In a pilot project using the records of a province near Hong Kong, Liu has compiled a 1,000-year record of typhoon landfalls. It reveals variations in hurricane frequency on the scale of centuries as well as decades.
That success has prompted the National Science Foundation to fund a project that will explore the gazettes from provinces all along the China coast.
“This will be the longest tropical cyclone record in the world,” says Liu, who further hopes to take cores from coastal lakes in China to corroborate the hurricanes recorded in the gazettes.
There are also options other than sand layers and paper records. Scientists are considering coral, tree rings, pollen, caves, and even clam shells as indicators of cyclones.
A research team led by Bjorn Malmgren at the University of Göteborg in Sweden has begun to study the humic-acid content of coral from sites in the Caribbean. Humic acids in soil run off into the ocean during the heavy rainfalls of severe hurricanes, and corals incorporate the acids into their skeletons. Malmgren says that by measuring how the humic-acid content of corals varies with time, his group can develop a record of ancient tropical cyclones.
The fierce winds of major hurricanes can also shear off the crowns of tall trees, reducing their photosynthetic ability. The resulting reduction in growth rate shows up as thin tree rings.
Similarly, the destruction caused by catastrophic hurricanes can change the vegetation within a region for years, altering the kinds and quantities of pollen trapped in sediments of lakes, ponds, and marshes. Other phenomena that affect the pollen record, such as fires or human deforestation, complicate its use in identifying prehistoric hurricanes, however.

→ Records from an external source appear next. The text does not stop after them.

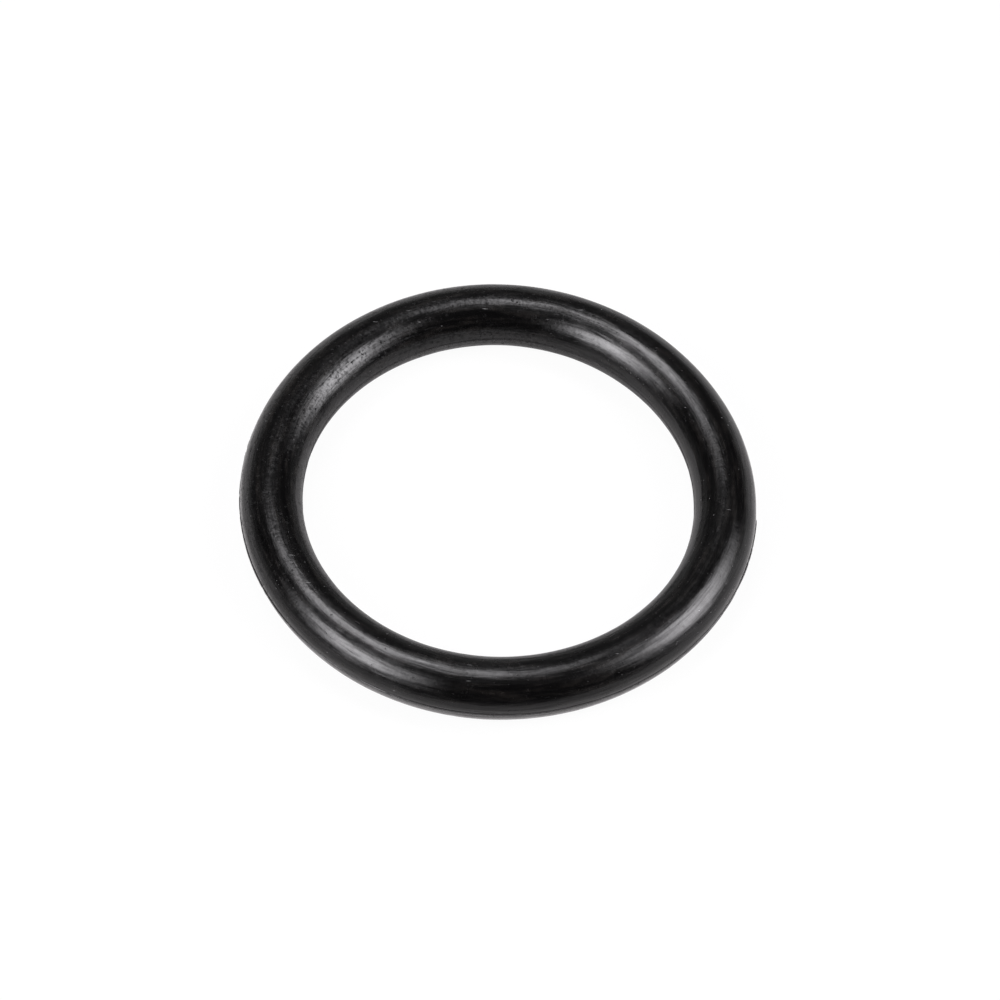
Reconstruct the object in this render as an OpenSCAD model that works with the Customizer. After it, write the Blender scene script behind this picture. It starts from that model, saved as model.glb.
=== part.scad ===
// Rubber o-ring: one moulded ring of round cord section, for a metric gland.
// It lies flat, with its centre at the origin and the mould's parting plane on z = 0.
// Dimensions are in millimetres.

/* [Ring] */
// Inner diameter, across the round section
inner_d = 19.2; // [4:0.1:150]
// Diameter of the round cord section
cord_d = 3.0; // [1:0.05:8]

/* [Parting line] */
// How far the trimmed flash stands proud of the round section
flash_h = 0.04; // [0.01:0.01:0.12]
// Width of the flat land that trimming leaves on the flash, along the ring's axis
flash_land_w = 0.1; // [0.02:0.01:0.2]
// How much wider the flash is at its root than at its land
flash_flare = 0.06; // [0.01:0.01:0.1]

/* [Hidden] */

ring_facets = 360;
cord_facets = 120;

cord_r = cord_d / 2;
// Radius of the circle that the cord's centre runs on
ring_r = inner_d / 2 + cord_r;

// Round section of the cord, centred on the parting plane.
module cord_section() {
    circle(r = cord_r, $fn = cord_facets);
}

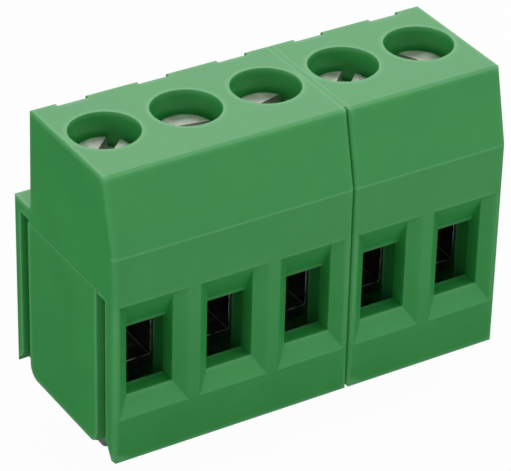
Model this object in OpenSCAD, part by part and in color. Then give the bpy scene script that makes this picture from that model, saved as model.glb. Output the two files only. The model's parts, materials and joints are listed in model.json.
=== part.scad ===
// Screw terminal row for a printed circuit board: a three-way and a two-way
// moulded block keyed together side by side, with a rising clamp in every pole.
// Millimetres, +Z up. X runs along the row, the wire entries face -Y.
// Origin: on the board face, at the middle of the solder pin row.

/* [Row] */
// Distance from one pole to the next
pitch = 5.08; // [5:0.01:6.5]
// Poles in the left block
left_poles = 3; // [1:1:4]
// Poles in the right block
right_poles = 2; // [1:1:4]

/* [Body] */
// Height of the top face over the board
body_h = 17.9; // [17.6:0.1:20]
// Depth from the front face to the back of the ledge
body_d = 11.6; // [11.5:0.1:14]
// Height of the crease where the front starts to lean back
crease_h = 13.35; // [12:0.05:15]
// How far the front leans back at the top
lean = 1.07; // [0.4:0.01:1.6]
// Depth of the ledge behind the upper body
ledge_d = 2; // [1.6:0.05:2.2]
// Height of the ledge
ledge_h = 11.5; // [11:0.05:12.5]
// Draft of the upper back wall, from ledge to top
back_draft = 0.16; // [0:0.01:0.4]
// How far the foot of the front face is drawn in
foot_draft = 0.1; // [0:0.01:0.3]
// Rise of the relief under the back edge
heel_h = 0.35; // [0.1:0.05:0.8]
// Depth of the relief under the back edge
heel_d = 1; // [0.4:0.05:1.6]
// Radius of the long edge between front and top
brow_r = 0.35; // [0.1:0.05:0.6]
// Radius of the block's upright edges
edge_r = 0.3; // [0.05:0.01:0.4]
// Radius of the edges round the top of each end
end_r = 0.14; // [0.05:0.01:0.3]
// Radius of the other long edges
soft_r = 0.14; // [0.04:0.01:0.25]

/* [Notches in the back of the top edge] */
// Width of the notch behind each pole
notch_w = 1.9; // [0.8:0.05:3]
// Depth of the notch
notch_d = 0.34; // [0.1:0.02:0.5]

/* [Wire windows] */
// Clear width of the window
window_w = 2.9; // [2.4:0.05:3.2]
// Height of the window's floor over the board
window_floor = 4.1; // [3.4:0.05:4.3]
// Height of the lip over the window
window_lip = 7.95; // [7:0.05:8.2]
// Depth of the bevel round the window
bevel_d = 0.56; // [0.2:0.02:0.8]
// Width of the flat post left between two windows
post_w = 0.72; // [0.4:0.02:1.2]
// Height where the bevel under the window starts
bevel_foot = 2.9; // [2:0.05:3.5]
// Height of the recess over the window
hood_top = 10.25; // [9.6:0.05:11]
// Drop of the recess from the front face to the hood
hood_step = 0.25; // [0.1:0.05:0.5]
// Radius of the posts' upright edges
post_r = 0.3; // [0.1:0.05:0.4]
// Thickness of the wall in front of the clamp space
front_wall = 1.6; // [1.45:0.05:1.8]
// Thickness of the lip itself
lip_t = 0.2; // [0.1:0.02:0.4]

/* [Screw wells] */
// Distance of the screw axis from the front face
axis_y = 5.54; // [5.2:0.02:6]
// Diameter of the well
well_d = 4.04; // [3.8:0.02:4.3]
// Depth of the screw head's top under the top face
head_depth = 1.3; // [0.6:0.05:2]
// Diameter of the hole under the screw head
neck_d = 3.4; // [3.2:0.05:3.5]
// Thickness of the shoulder under the screw head
shoulder_t = 0.6; // [0.4:0.05:1]

/* [Screws] */
// Diameter of the head
head_d = 3.6; // [3.5:0.05:3.7]
// Height of the head
head_h = 1.4; // [1:0.05:1.6]
// Radius of the head's upper edge
head_r = 0.32; // [0.1:0.02:0.5]
// Width of the driver slot
slot_w = 0.8; // [0.5:0.05:1]
// Depth of the driver slot
slot_d = 0.75; // [0.4:0.05:0.9]
// Diameter of the thread
thread_d = 2.9; // [2.5:0.05:3]
// Chamfer of the screw's tip
tip_c = 0.35; // [0.1:0.05:0.6]

/* [Rising clamps] */
// Clear width inside the clamp
clamp_in_w = 2.9; // [2.6:0.05:3]
// Thickness of the clamp's side walls
clamp_wall = 0.5; // [0.4:0.02:0.52]
// Thickness of the clamp's floor
clamp_floor = 0.65; // [0.4:0.05:0.8]
// Thickness of the clamp's roof
clamp_roof = 0.8; // [0.6:0.05:1]
// Depth of the clamp along the wire
clamp_d = 5; // [4:0.05:5.2]
// Height of the clamp's floor over the board, fully open
clamp_open = 4.4; // [4.2:0.05:4.6]
// Height of the threaded collar on the roof
collar_h = 1.15; // [0.6:0.05:1.2]
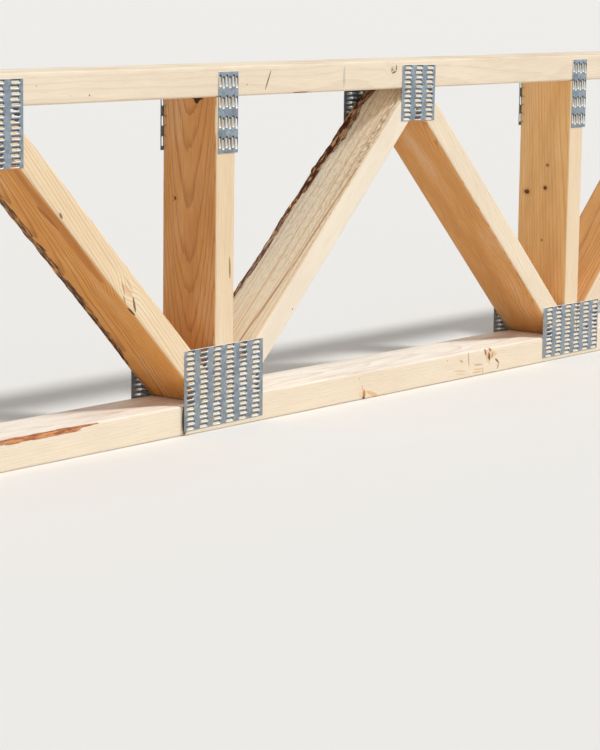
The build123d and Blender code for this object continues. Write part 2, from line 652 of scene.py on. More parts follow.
@dataclass
class Board:
    """One dressed two-by-four, laid flat: a rounded section carried from one end cut to the other.

    Attributes:
        node: the CAD node that it stands for.
        kind: how it stands in the truss.
        finish: its lumber.
        knots, marks, wanes, dips: what sets it apart.
        eased: radius of its long edges.
        slim: how much thinner than its CAD node each wide face makes it.
        planed, warp: how deep a planed face lies on average and how far it wavers, and the length of a
            typical wave in it.
        corner_points, side_points, face_points: how many points of the section lie on each rounded edge,
            and between the edges on each narrow and on each wide face.
        spacing, wane_spacing: distance between the sections along a board, and along one with wanes.
        thick, wide: the size of its section.
        foot_seat, head_seat: how much of a web rests flat on each chord.
        start: the middle of its foot, by X and Z.
        run, rise: its directions along and through, by X and Z. The rise side is the top of a chord and
            the left side of a post or a web.
    """

    node: str
    kind: Kind
    finish: Lumber
    knots: tuple[Knot, ...] = ()
    marks: tuple[Mark, ...] = ()
    wanes: tuple[Wane, ...] = ()
    dips: tuple[Dip, ...] = ()
    eased: float = 3.2
    slim: float = 0.1
    planed: float = 0.1
    warp: float = 160.0
    corner_points: int = 6
    side_points: int = 5
    face_points: int = 13
    spacing: float = 14.0
    wane_spacing: float = 5.0
    thick: float = 38.1
    wide: float = 88.9
    foot_seat: float = 24.0
    head_seat: float = 25.0
    start: Pair = field(init=False)
    run: Pair = field(init=False)
    rise: Pair = field(init=False)

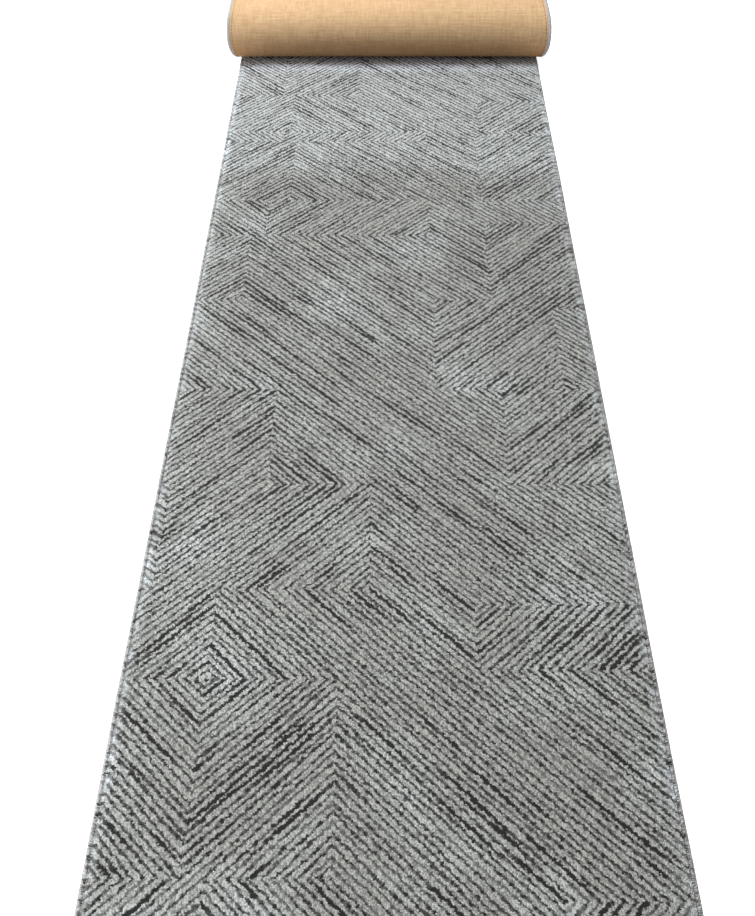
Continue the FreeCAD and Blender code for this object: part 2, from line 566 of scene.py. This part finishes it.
pile = {
    "columns": 130,
    "rowStep": 0.006,
    "lump": 0.0005,            # height of the low lumps in the pile
    "lumpScale": 38,
    "edgeDrop": 0.0022,        # how far the outermost tufts lean down
    "tuft": 0.0025,            # tuft spacing
    "tuftScatter": 0.8,        # 0 sets the tufts on a grid, 1 at random
    "tuftStray": 0.3,          # how far the colour strays within a tuft
    "tuftShare": 0.6,          # share of the field's tone that a tuft sets, and fibres the rest
    "fibre": 0.0012,
    "field": (linear(81, 83, 81), linear(198, 201, 197)),
    # painted light: the pale colour of the edge highlight and of the pile before the roll
    "pale": linear(224, 230, 236),
    "line": linear(24, 25, 24),
    "gap": (0.4, 0.8, 1.0, 0.55),         # between tufts the tone falls to the last number
    "cloudiness": 0.10,
    "highlight": (1.42, 1.47, 1.55, 1.0),   # painted highlight: pile that lies over is coloured lighter and cooler
    "highlightShare": {"rollHighlight": 0.92, "rim": 0.8, "patches": 0.7},
    "highlightReach": 0.58,          # how far from the roll the painted highlight reaches, on pile brushed back
    "highlightBlur": 0.05,
    "highlightWave": 0.22,
    "highlightWaveScale": 6.0,
    "rimReach": 0.09,          # how far in from the long edges the painted highlight reaches
    "rimLeast": 0.25,
    "patches": (0.48, 0.70),
    "patchScale": 5.0,
    "lip": (0.014, 0.003),     # where the painted pale edge highlight starts and is full, in from the long edges
    "lipPatches": (0.36, 0.68),
    "lipScale": 55.0,
    "lipShare": 0.42,
    "lipOverLines": 0.55,
    "lightBeforeRoll": (0.11, 0.07),   # where the pile painted lighter against the roll's shadow starts and is full, before the roll
    "lightBeforeRollShare": 0.72,
    "roughness": (0.82, 0.97),
    "sheen": 0.12,
    "sheenRoughness": 0.6,
    "dome": (0.15, 0.75, 1.0, 0.0),       # a tuft's rounded top
    "fibreHeight": 0.9,
    "lineSink": 0.5,
    "bump": (0.7, 0.0018),
}


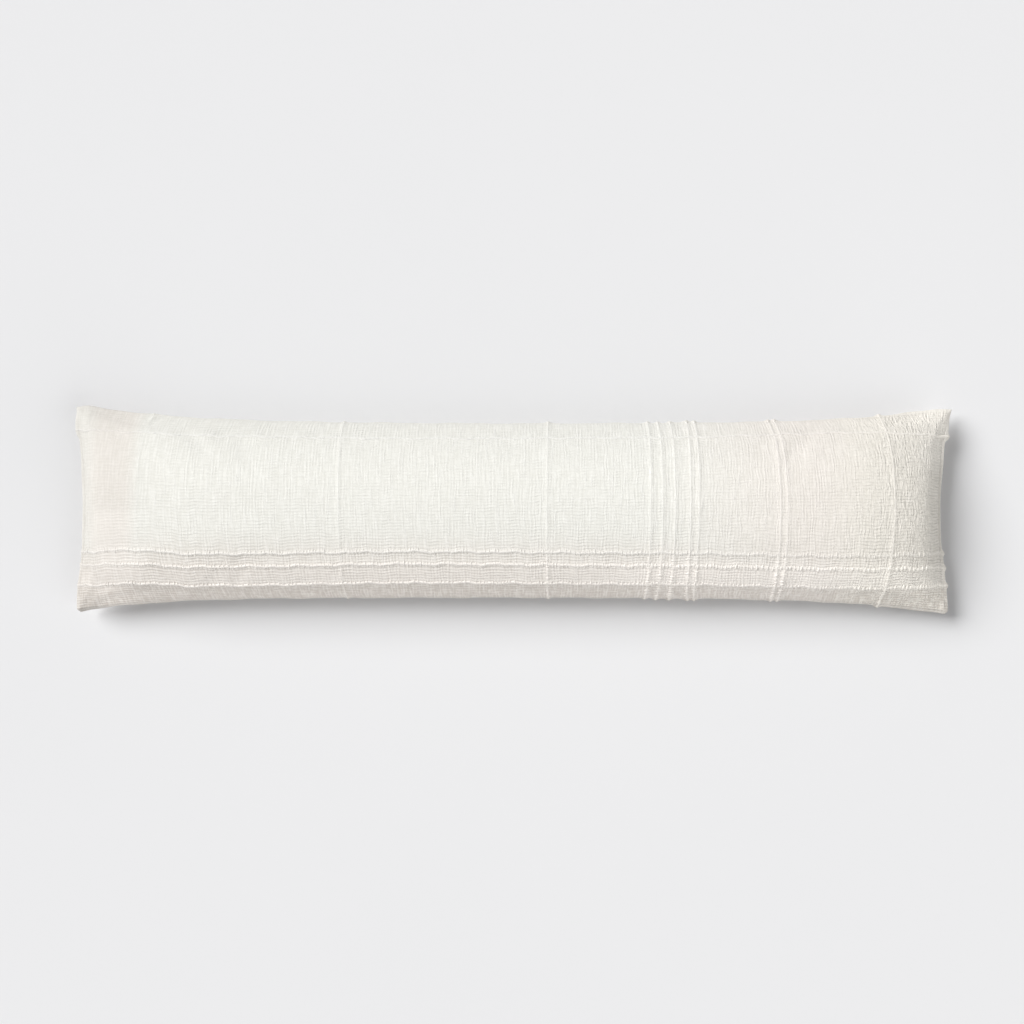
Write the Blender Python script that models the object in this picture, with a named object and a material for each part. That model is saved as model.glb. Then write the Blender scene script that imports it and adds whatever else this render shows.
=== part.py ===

One of the more unusual, and unexplained, features of a hurricane is that its rain is isotopically lighter than normal, with a lower concentration of oxygen 18 than typical rainwater has. James R. Lawrence of the University of Houston made this discovery in 1989 while studying groundwater after a Texas hurricane. He and other scientists propose that hurricane rainfall seeping into caves may be incorporated as detectable layers within deposits such as stalagmites or stalactites. Lawrence has also suggested studying clams to see if the carbonate in their shells holds an isotopic record of hurricane rain.
Despite these efforts, the search for signs of ancient hurricanes remains in its infancy. “One of the problems with paleotempestology is getting it jump-started,” says Emanuel. “There’s just a handful of people doing this.”
That’s in large part, he adds, because federal agencies haven’t embraced the interdisciplinary field, leaving the Risk Prediction Initiative as almost the only source of funding.
Yet to understand how a changing climate influences the number and intensity of hurricanes, scientists must turn to paleotempestology, argues Emanuel. He notes that predictions made by climate models on this issue don’t inspire confidence. One model suggests that global warming will increase hurricane frequency, while another foretells the exact opposite.
“I don’t think there’s any other way we’re going to get a handle on the relationship between hurricanes and climate except by looking back in time,” concludes Emanuel.